El falso consenso es un sesgo
derivado de las interacciones sociales. Tendemos a sobrestimar el grado de
similitud entre nuestras posiciones y conductas y las de los demás. El dinamismo de este sesgo es sencillo pero muy efectivo. Un suceso se filtra en nuestro esquema interpretativo
y deducimos que el resultado de esa interpretación es análogo al que realizará
la mayoría de las personas. Dicho de un modo más coloquial. Existe una
propensión a creer que los demás piensan como nosotros. El falso consenso nos
coge de la mano y nos lleva a ese lugar del pensamiento en el que convertimos nuestra realidad en la realidad. Para
poder realizar una operación tan tremendamente compleja este sesgo necesita intervenir sobre dos elementos protagonistas en la construcción de
nuestros juicios: el sentimiento y el
conocimiento. La función operativa del
sentimiento agrupa experiencias personales en las que un sujeto evalúa el grado
de entendimiento que entablan sus deseos y la realidad. Por el contrario, el
conocimiento analiza las cosas desde la distancia, inyectando una posible objetividad
vetada al sentimiento. El efecto del
faso consenso distorsiona ambas funciones. Transfigura nuestros sentimientos en la medida de todas las cosas y
anula la prudencial distancia de
seguridad que el conocimiento debería mantener con la realidad para analizarla críticamente.

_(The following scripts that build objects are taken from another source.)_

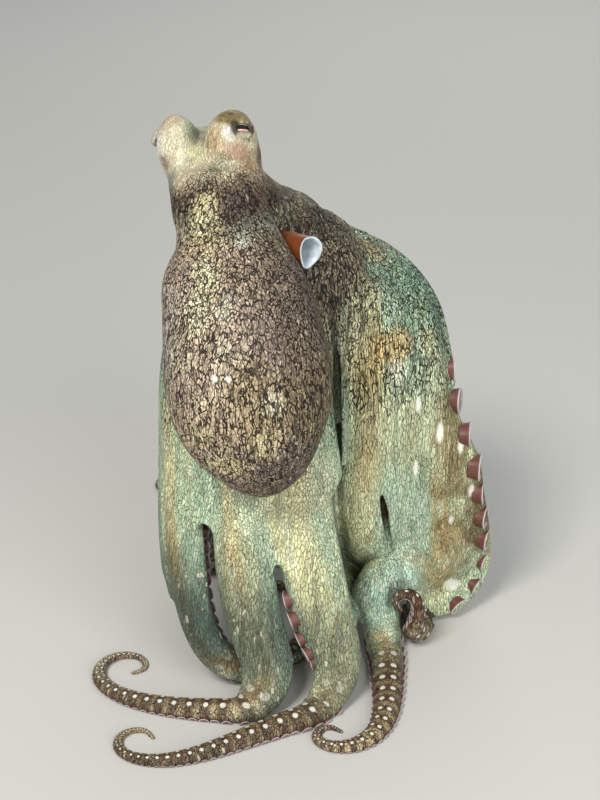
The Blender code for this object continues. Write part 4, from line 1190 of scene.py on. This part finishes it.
def funnel_piece(material, count=64):
    q, length = natural_spline(SIPHON)
    t = unit(np.gradient(q[:, :3], axis=0))
    end = length[-1]
    phi = 2 * np.pi * np.arange(count) / count
    wave = 1 + 0.012 * np.sin(3 * phi + 0.6) + 0.008 * np.sin(7 * phi)

    def ring(s, inset, flare=0.0):
        row = np.array([np.interp(s, length, q[:, c]) for c in range(4)])
        along = unit(np.array([np.interp(s, length, t[:, c]) for c in range(3)]))
        side = unit(np.cross((0, 0, 1.0), along))
        normal = np.cross(along, side)
        share = s / end
        taper = (0.42 + 0.58 * share ** 0.9) * (6.2 / row[3])
        r = np.maximum(0.5, row[3] * taper * (1 + (wave - 1) * share ** 2) - inset + flare)[:, None]
        skew = along * (0.9 * np.sin(2 * phi + 1.0) * share ** 4)[:, None]
        return row[:3] + r * (np.outer(np.cos(phi), side) + np.outer(np.sin(phi) * 1.12, normal)) + skew

    outer = [ring(s, 0) for s in np.linspace(0, end - 0.8, 26)]
    lip = [ring(end - 0.25, 0.05, 0.1), ring(end, 0.30, 0.15), ring(end - 0.05, 0.75), ring(end - 0.5, 1.0)]
    bore = [ring(end - d, 1.1 + 0.03 * d) for d in (1.5, 3, 5, 7, 9, 11, 13, 15)]
    verts, faces = tube(outer + lip + bore)
    rust, dark, pale = srgb(128, 68, 34), srgb(44, 24, 18), srgb(206, 216, 222)
    tones = []
    # painted shade: the funnel darkens towards its root, where it leaves the mantle, and on its underside
    for k in range(26):
        row = mix(dark, rust, float(smooth(k / 25, 0.1, 0.75)))
        low = smooth(-np.sin(phi), 0.2, 0.9) * 0.6
        tones.append(mix(np.tile(row, (count, 1)), dark, low))
    tones.append(np.tile(rust * 0.9, (count, 1)))
    tones += [np.tile(pale * v, (count, 1)) for v in (0.95, 1.05, 1.0)]
    # painted shade: the bore darkens inwards, most at its far end
    tones += [np.tile(pale * (1 - 0.05 * k), (count, 1)) for k in range(8)]
    tones += [dark[None], (pale * 0.4)[None]]
    obj = make_mesh("funnel", verts, faces, material)
    set_colour(obj.data, "tone", np.concatenate(tones))
    return obj


def build():
    arms, field, points, quads = build_skin()
    normals = vertex_normals(points, quads)
    # how deep each point lies in a fold or hollow; paint() darkens there as painted shade
    hollow = np.maximum(1 - field.sample(points + normals * 3.5) / 3.4,
                        1 - field.sample(points + normals * 7.0) / 6.6)
    place = arm_places(arms, points)
    look = paint(points, place, hollow)
    masks = look["masks"]

    ridge = np.sign(place["ridge"]) * np.abs(place["ridge"]) ** 0.8
    free = masks["bell"] * (1 - masks["tail"]) * smooth(place["s"], 18, 50)
    lift = free * (1.25 * ridge * (0.55 + 0.75 * smooth(points[:, 2], 100, 155)) + 0.28 * place["crinkle"])
    lift += masks["mantle"] * (0.75 * noise(points, 21, 13) + 0.30 * noise(points * (1, 1, 0.5), 8, 14))
    lift += masks["head"] * (0.35 * noise(points, 6.5, 15) + 0.15 * noise(points, 3.2, 16))
    lift += masks["crown"] * 0.5 * noise(points, 6, 17)
    lift -= look["wrinkle"][:, 1] * 0.10 * (0.5 + 0.5 * np.sin(2 * np.pi * look["wrinkle"][:, 0]))
    for side in ("R", "L"):         # the lids stay close to the ball
        away = np.linalg.norm(points - np.array(EYES[side]["centre"]), axis=1)
        lift *= smooth(away, 7.0, 9.5)
    lift *= smooth(points[:, 2], 1.0, 6.0)
    flow, stretch = net_space(points, masks["mantle"])
    points = points + normals * lift[:, None]

    mesh = skin_mesh(points, quads)
    mesh.materials.append(skin_material())
    set_vector(mesh, "flow", flow)
    set_vector(mesh, "stretch", stretch)
    set_colour(mesh, "ground", look["ground"])
    set_colour(mesh, "ink", look["ink"])
    set_vector(mesh, "net", look["net"])
    set_vector(mesh, "dots", look["dots"])
    set_vector(mesh, "wrinkle", np.column_stack([look["wrinkle"], look["white"]]))
    skin = bpy.data.objects.new("skin", mesh)
    bpy.context.scene.collection.objects.link(skin)

    sucker_points, sucker_faces, tones = build_suckers(arms)
    suckers = make_mesh("suckers", sucker_points, sucker_faces, sucker_material())
    set_colour(suckers.data, "tone", tones)
    funnel = funnel_piece(funnel_material())
    ball = eye_material()
    eyes = {side: eyeball("eyeball_" + side, EYES[side], ball) for side in ("R", "L")}

    flesh = [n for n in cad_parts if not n.startswith("eye_") and n != "siphon"]
    for piece, nodes, slot in ((skin, flesh, "arm_skin"), (suckers, [], "arm_skin"), (funnel, ["siphon"], "funnel"),
                               (eyes["R"], ["eye_R"], "eye"), (eyes["L"], ["eye_L"], "eye")):
        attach(piece, "root")
        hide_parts(*nodes)
    print("skin", len(points), "suckers", len(sucker_faces))


def studio():
    scene = bpy.context.scene
    tilt, reach = math.radians(25.0), 850.0
    target = np.array([SHIFT[0], SHIFT[1], 111.5])
    forward = np.array([0.0, math.cos(tilt), -math.sin(tilt)])
    where = target - reach * forward
    camera = bpy.data.cameras.new("camera")
    camera.sensor_fit, camera.sensor_height = "VERTICAL", 36.0
    camera.lens = 36.0 / (800 * 0.457 / reach)
    eye = bpy.data.objects.new("camera", camera)
    eye.location = tuple(where * MM)
    eye.rotation_euler = (math.radians(90) - tilt, 0.0, 0.0)
    scene.collection.objects.link(eye)
    scene.camera = eye

    floor_mesh = bpy.data.meshes.new("floor")
    floor_mesh.from_pydata([(-3, -3, 0), (3, -3, 0), (3, 3, 0), (-3, 3, 0)], [], [(0, 1, 2, 3)])
    t = Nodes("floor")
    t.bsdf.inputs["Base Color"].default_value = (0.62, 0.60, 0.56, 1)
    t.bsdf.inputs["Roughness"].default_value = 0.8
    floor_mesh.materials.append(t.material)
    floor = bpy.data.objects.new("floor", floor_mesh)
    scene.collection.objects.link(floor)

    def lamp(name, place, size, power, colour=(1, 1, 1)):
        data = bpy.data.lights.new(name, "AREA")
        data.size, data.energy, data.color = size, power, colour
        obj = bpy.data.objects.new(name, data)
        obj.location = place
        direction = unit(np.array([0.0, 0.0, 0.12]) - np.array(place))
        yaw = math.atan2(direction[0], -direction[1])
        pitch = math.acos(max(-1, min(1, -direction[2])))
        obj.rotation_euler = (pitch, 0.0, yaw + math.pi)
        scene.collection.objects.link(obj)

    lamp("key", (-0.50, -1.10, 1.30), 0.45, 20.0, (1.0, 0.98, 0.94))
    lamp("fill", (0.60, -1.25, 0.70), 0.9, 12.0, (0.94, 0.98, 1.0))
    lamp("back", (0.3, 1.3, 0.9), 1.0, 5.0)
    world = bpy.data.worlds.new("world")
    world.use_nodes = True
    world.node_tree.nodes["Background"].inputs[0].default_value = (0.80, 0.87, 0.90, 1)
    world.node_tree.nodes["Background"].inputs[1].default_value = 0.36
    scene.world = world
    scene.view_settings.view_transform = "Standard"


build()
studio()
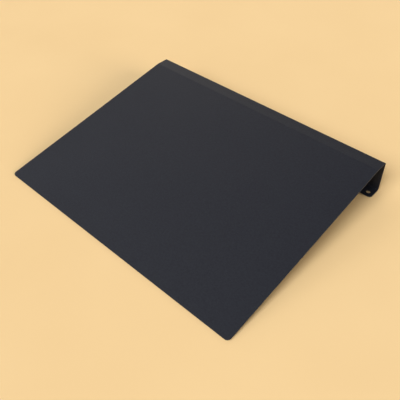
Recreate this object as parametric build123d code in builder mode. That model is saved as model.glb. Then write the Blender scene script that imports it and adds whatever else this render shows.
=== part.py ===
from build123d import *
import os
from math import atan2, cos, degrees, sin

# Sloped desk board. One sheet of steel is folded four times over: a wide top that climbs gently
# from the desk, a narrow level ledge along its rear edge, an upright leg, and a foot flange that
# turns forward under the top. Self-adhesive rubber pads, all cut to one pattern, carry it: three
# under the flange and three under the front edge, where their front lower edges meet the desk.
#
# Frame: origin on the desk under the middle of the board, +X across it, +Y towards the raised
# rear edge, +Z up. Left and right are those of a person who sits at the front edge.
# Millimetres throughout.

# Folded sheet
board_width = 450.0
board_depth = 350.0  # front edge to the outer face of the leg
rear_height = 56.5  # desk to the ledge
front_height = 2.0  # desk to the upper rim of the front edge
ledge_depth = 23.0  # crease to the outer face of the leg
flange_depth = 23.0  # outer face of the leg to the flange's free edge
sheet = 1.6
bend_radius = 1.2  # inside radius of the two square bends
crease_radius = 3.0  # inside radius of the shallow bend between top and ledge
front_corner_radius = 6.0
flange_corner_radius = 5.0
rim_radius = 0.3  # rounding of every cut rim

# Round holes through the flange, one near each end
hole_diameter = 6.5
hole_inset = 9.0  # hole centre to the flange's end, and to its free edge

# Rubber pads and the film that bonds each one
pad_length = 50.0
pad_width = 12.0
pad_rubber = 1.3
pad_film = 0.2
pad_corner_radius = 2.5
pad_rim_radius = 0.4
pad_spacing = 165.0  # middle pad to each outer pad

# Derived sizes
front = -board_depth / 2
rear = board_depth / 2
crease = (rear - ledge_depth, rear_height)
slope = atan2(rear_height - front_height, crease[0] - front)
pad_thickness = pad_rubber + pad_film
square_bend = bend_radius + sheet
flange_edge = rear - flange_depth

# The sheet's lower front rim, from which the underside of the top climbs
underside_y = front + sheet * sin(slope)
underside_z = front_height - sheet * cos(slope)

# Distance along the underside at which a pad's rounded front edge comes down to the desk
reach = (pad_rim_radius + (pad_thickness - pad_rim_radius) * cos(slope) - underside_z) / sin(slope)
front_pad_centre = reach - pad_rim_radius + pad_width / 2


def folded_board():
    """The whole folded sheet, with its rounded corners and the two flange holes."""
    with BuildPart() as board:
        with BuildSketch(Plane.YZ):
            with BuildLine():
                FilletPolyline(
                    (front, front_height),
                    crease,
                    (rear, rear_height),
                    (rear, pad_thickness),
                    (flange_edge, pad_thickness),
                    radius=[crease_radius + sheet, square_bend, square_bend],
                )
                offset(amount=sheet, side=Side.RIGHT)
            make_face()
        extrude(amount=board_width / 2, both=True)

        # Plan corners: the short edges of the two free ends of the sheet
        flange_end = board.faces().filter_by(Axis.Y).sort_by(SortBy.AREA)[0]
        fillet(flange_end.edges().sort_by(SortBy.LENGTH)[:2], flange_corner_radius)
        front_end = board.faces().sort_by(Axis.Y)[0]
        fillet(front_end.edges().sort_by(SortBy.LENGTH)[:2], front_corner_radius)

        # Each rim runs tangent all the way round the sheet, so one edge of it takes the rest
        front_end = board.faces().sort_by(Axis.Y)[0]
        fillet(front_end.edges().sort_by(SortBy.LENGTH)[-2:], rim_radius)

        hole_x = board_width / 2 - hole_inset
        with Locations(
            (-hole_x, flange_edge + hole_inset, pad_thickness + sheet),
            (hole_x, flange_edge + hole_inset, pad_thickness + sheet),
        ):
            Hole(hole_diameter / 2, depth=sheet)
    return board


def rubber_pad(seat):
    """A pad that hangs below its seat plane by the thickness of the film."""
    with BuildPart() as pad:
        with BuildSketch(seat.offset(-pad_film)):
            RectangleRounded(pad_length, pad_width, pad_corner_radius)
        extrude(amount=-pad_rubber)
        fillet(pad.faces().sort_by(Axis.Z)[0].edges(), pad_rim_radius)
    return pad


def adhesive_film(seat):
    """The double-sided film between a pad and the sheet."""
    with BuildPart() as film:
        with BuildSketch(seat):
            RectangleRounded(pad_length, pad_width, pad_corner_radius)
        extrude(amount=-pad_film)
    return film


def front_seat(x):
    """Where a front pad is bonded, on the sloping underside of the top."""
    origin = (
        x,
        underside_y + front_pad_centre * cos(slope),
        underside_z + front_pad_centre * sin(slope),
    )
    return Plane(origin=origin, x_dir=(1, 0, 0), z_dir=(0, -sin(slope), cos(slope)))


def rear_seat(x):
    """Where a rear pad is bonded, on the underside of the flange."""
    return Plane(origin=(x, rear - flange_depth / 2, pad_thickness))


def save(piece, name):
    """Labels a finished piece and writes it as its own file."""
    piece.part.label = name
    export_step(piece.part, f"parts/{name}.step")


os.makedirs("parts", exist_ok=True)
save(folded_board(), "folded_board")
for row, seat_at in (("front", front_seat), ("rear", rear_seat)):
    for side, x in (("left", -pad_spacing), ("middle", 0), ("right", pad_spacing)):
        save(rubber_pad(seat_at(x)), f"{row}_{side}_rubber_pad")
        save(adhesive_film(seat_at(x)), f"{row}_{side}_adhesive_film")

print(f"slope {degrees(slope):.3f} degrees, front pad centre {front_pad_centre:.3f} mm along it")
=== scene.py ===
from math import atan2, cos, dist, exp, pi, radians, sin, tan

import bmesh
import bpy
from mathutils import Matrix, Vector


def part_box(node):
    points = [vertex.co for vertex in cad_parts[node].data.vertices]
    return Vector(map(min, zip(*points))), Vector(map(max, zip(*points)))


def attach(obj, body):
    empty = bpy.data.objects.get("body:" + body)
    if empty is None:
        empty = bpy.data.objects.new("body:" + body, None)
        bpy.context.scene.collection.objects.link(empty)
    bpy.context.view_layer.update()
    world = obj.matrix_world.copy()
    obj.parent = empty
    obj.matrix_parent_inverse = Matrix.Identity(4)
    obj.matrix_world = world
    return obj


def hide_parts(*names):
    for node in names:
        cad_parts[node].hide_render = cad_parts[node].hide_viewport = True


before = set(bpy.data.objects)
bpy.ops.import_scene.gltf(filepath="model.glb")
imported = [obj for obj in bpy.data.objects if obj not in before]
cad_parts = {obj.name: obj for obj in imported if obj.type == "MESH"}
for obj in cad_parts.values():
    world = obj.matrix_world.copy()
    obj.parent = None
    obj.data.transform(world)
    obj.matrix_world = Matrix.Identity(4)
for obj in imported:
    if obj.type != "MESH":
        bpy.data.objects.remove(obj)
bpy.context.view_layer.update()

# A sloped desk board: one steel sheet, folded, powder coated black, on six stuck-on rubber pads.
# Sizes here are millimetres in the row frame, and become metres where a vertex is made.
MM = 0.001

# The folded sheet, as the design has it
board_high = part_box("folded_board")[1]
half_width = board_high.x / MM
rear = board_high.y / MM
ledge_height = board_high.z / MM
front = -rear
front_height = 2.0
ledge_depth = 23.0
flange_depth = 23.0
flange_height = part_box("rear_middle_adhesive_film")[1].z / MM
sheet = 1.6
crease_radius = 3.0
bend_radius = 1.2
front_corner_radius = 6.0
flange_corner_radius = 5.0
rim_radius = 0.3
hole_radius = 3.25
hole_inset = 9.0

# What folding and its own weight do to a real sheet
bend_swell = 0.12  # how far the inside of a bend would swell out at the very end of the sheet
panel_sag = 0.25  # how far the middle of the top hangs below a straight line

# The rubber pads
pad_length = 50.0
pad_width = 12.0
pad_rubber = 1.3
pad_film = 0.2
pad_corner_radius = 2.5
pad_rim_radius = 0.4
rib_pitch = 1.6
rib_depth = 0.25
rib_margin = 1.2  # plain strip round the ribs
rib_fade = 0.8  # from there to their full depth

# How many steps round a corner, from a face to the middle of its rim, and from rib to rib
corner_steps = 10
rim_steps = 4
rib_steps = 8

# Spacing of the grid's columns and rows over each part of the sheet, and of a pad's columns
broad_columns = 10
near_hole_columns = 2
end_columns = 1.5
slope_rows = 8
leg_rows = 7
flange_rows = 3
hole_grid = 1
bend_turn = radians(8)  # from one row to the next round a bend
pad_columns = 1.5
pad_end_columns = 0.5

hole_patch = 4.0  # half the side of the square of grid that leads into each hole
band_margin = 12.0  # from a hole to the columns that stay straight where the ends are rounded


def spaced(start, end, step):
    """Values from start to end, both included, in even steps of about the one asked for."""
    count = max(1, round((end - start) / step))
    return [start + (end - start) * k / count for k in range(count + 1)]


def joined(*lists):
    """Several runs of values as one rising list, with shared ends kept once."""
    values = []
    for run in lists:
        values += run if not values else run[1:]
    return values


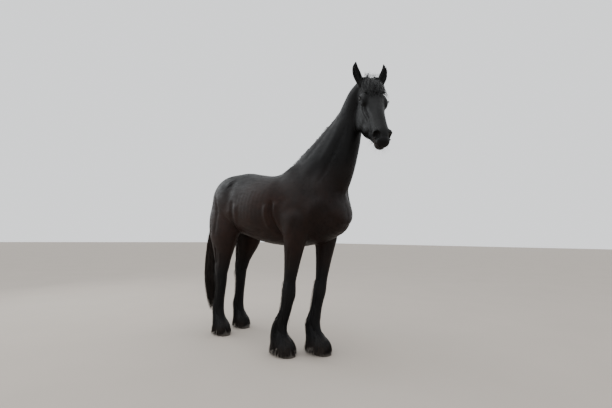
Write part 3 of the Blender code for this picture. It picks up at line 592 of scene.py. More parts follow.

Surge así una transposición de mundos. Mi mundo se transforma en el mundo. Mi
mundo es la fidedigna representación del mundo de los demás.
Son muchos los elementos que se
interpenetran para que se produzca este increíble encogimiento del mundo. Uno
de los vectores que favorecen el falso consenso es la disponibilidad cognitiva.
Nos centramos más en opiniones que apuntalan la nuestra y pensamos menos en opiniones alternativas
que supongan una amenaza para nuestras certezas y por extensión para nuestra
autoestima. Rosa Montero lo explicaba
muy bien en su último artículo dominical: «Todos tenemos la tendencia a creer
que nuestro pequeño mundo es el mundo entero; todos solemos medir la realidad
por la vara de lo poquito que conocemos. Y, sobre todo, intentamos no ver lo
que nos duele, lo que nos incomoda. Esto es algo muy humano; es un rasgo
incluso positivo para nuestro equilibrio psicológico, una buena defensa de
nuestra mente». Hay más factores que martillean
el falso consenso. Interactuamos más con aquellas personas que poseen cosmovisiones parecidas a la
nuestra y solemos declinar encuentros prolongados y profundos con quienes nos
las cuestionan. Nuestra vida se remansa en nichos ecológicos muy homogéneos en
los que rara vez emergen visiones poliédricas. Nos gusta compartir nuestro
tiempo no remunerado con aquellas personas que se parecen a nosotros para que
así nos devuelvan una imagen grata y apreciada de nosotros mismos. Nos incomoda
la exogamia porque se revela muy agotador convivir con gente que refuta
nuestras creencias y expectativas y convierte nuestra vida en un elemento que
merece ser examinado. Nuestra memoria actúa selectivamente y está más atenta a recuperar
del olvido sucesos que confirman nuestros argumentos que a rastrear aquellos
que los objetan. Habitualmente limamos
las aristas de nuestras críticas para recibir la venia del grupo al que
pertenecemos y así poco a poco nuestro cerebro evalúa las cosas desde un pensamiento
grupal en el que se diluye toda propuesta personal que suponga algún tipo de divergencia. Nuestra atención tiende a posarse allí donde
salimos bien parados y tiende a desdeñar los lugares en los que se cuestiona el
concepto que tenemos de nuestra persona. Todos estos elementos interactúan simultáneamente sobre el sentimiento y sobre el conocimiento para configurarlos de un modo nuevo. Resulta muy fácil caer en el falso
consenso. Resulta muy difícil salir de él. La primera reacción de las personas es negarnos a aceptar que nuestros juicios están sesgados.